__Raw data__.

---

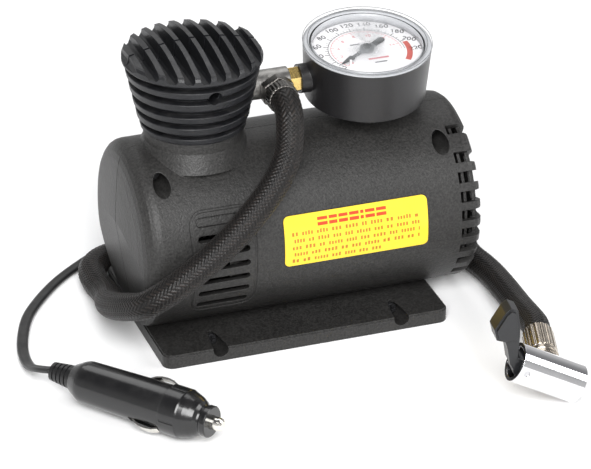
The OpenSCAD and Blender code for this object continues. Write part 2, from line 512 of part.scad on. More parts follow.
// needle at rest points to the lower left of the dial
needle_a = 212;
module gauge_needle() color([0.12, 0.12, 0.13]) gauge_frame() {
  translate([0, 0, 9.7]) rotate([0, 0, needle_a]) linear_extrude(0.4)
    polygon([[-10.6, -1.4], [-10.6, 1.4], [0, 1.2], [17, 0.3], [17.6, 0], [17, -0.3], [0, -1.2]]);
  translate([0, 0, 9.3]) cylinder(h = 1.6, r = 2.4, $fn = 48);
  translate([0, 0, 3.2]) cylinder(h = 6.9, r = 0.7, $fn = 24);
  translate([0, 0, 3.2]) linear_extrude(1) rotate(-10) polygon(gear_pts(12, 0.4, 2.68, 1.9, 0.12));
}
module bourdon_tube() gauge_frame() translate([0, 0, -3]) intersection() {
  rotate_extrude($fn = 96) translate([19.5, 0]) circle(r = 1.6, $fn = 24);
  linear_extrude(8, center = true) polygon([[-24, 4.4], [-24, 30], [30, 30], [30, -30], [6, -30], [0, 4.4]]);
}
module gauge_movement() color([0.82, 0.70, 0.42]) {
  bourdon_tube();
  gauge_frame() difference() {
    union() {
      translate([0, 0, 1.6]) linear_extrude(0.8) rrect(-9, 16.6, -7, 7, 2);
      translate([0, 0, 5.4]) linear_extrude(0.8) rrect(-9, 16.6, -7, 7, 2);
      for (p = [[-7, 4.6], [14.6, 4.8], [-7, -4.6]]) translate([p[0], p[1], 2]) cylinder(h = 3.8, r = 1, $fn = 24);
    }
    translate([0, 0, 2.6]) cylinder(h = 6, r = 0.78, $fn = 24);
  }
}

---

__Aim of the exercise__. Repeat the listing in full, keeping every line exactly as it is.

__Full answer__.
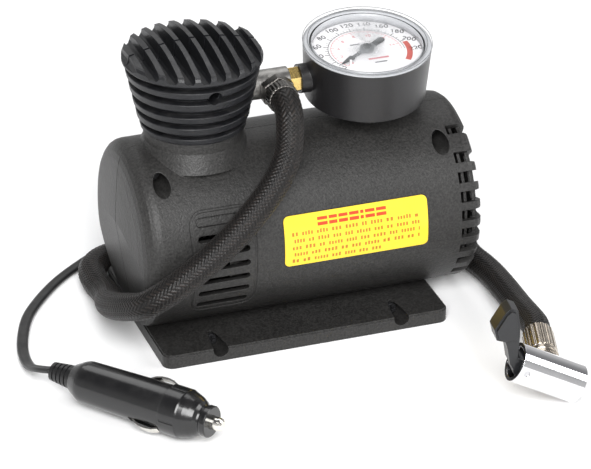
The OpenSCAD and Blender code for this object continues. Write part 2, from line 512 of part.scad on. More parts follow.
// needle at rest points to the lower left of the dial
needle_a = 212;
module gauge_needle() color([0.12, 0.12, 0.13]) gauge_frame() {
  translate([0, 0, 9.7]) rotate([0, 0, needle_a]) linear_extrude(0.4)
    polygon([[-10.6, -1.4], [-10.6, 1.4], [0, 1.2], [17, 0.3], [17.6, 0], [17, -0.3], [0, -1.2]]);
  translate([0, 0, 9.3]) cylinder(h = 1.6, r = 2.4, $fn = 48);
  translate([0, 0, 3.2]) cylinder(h = 6.9, r = 0.7, $fn = 24);
  translate([0, 0, 3.2]) linear_extrude(1) rotate(-10) polygon(gear_pts(12, 0.4, 2.68, 1.9, 0.12));
}
module bourdon_tube() gauge_frame() translate([0, 0, -3]) intersection() {
  rotate_extrude($fn = 96) translate([19.5, 0]) circle(r = 1.6, $fn = 24);
  linear_extrude(8, center = true) polygon([[-24, 4.4], [-24, 30], [30, 30], [30, -30], [6, -30], [0, 4.4]]);
}
module gauge_movement() color([0.82, 0.70, 0.42]) {
  bourdon_tube();
  gauge_frame() difference() {
    union() {
      translate([0, 0, 1.6]) linear_extrude(0.8) rrect(-9, 16.6, -7, 7, 2);
      translate([0, 0, 5.4]) linear_extrude(0.8) rrect(-9, 16.6, -7, 7, 2);
      for (p = [[-7, 4.6], [14.6, 4.8], [-7, -4.6]]) translate([p[0], p[1], 2]) cylinder(h = 3.8, r = 1, $fn = 24);
    }
    translate([0, 0, 2.6]) cylinder(h = 6, r = 0.78, $fn = 24);
  }
}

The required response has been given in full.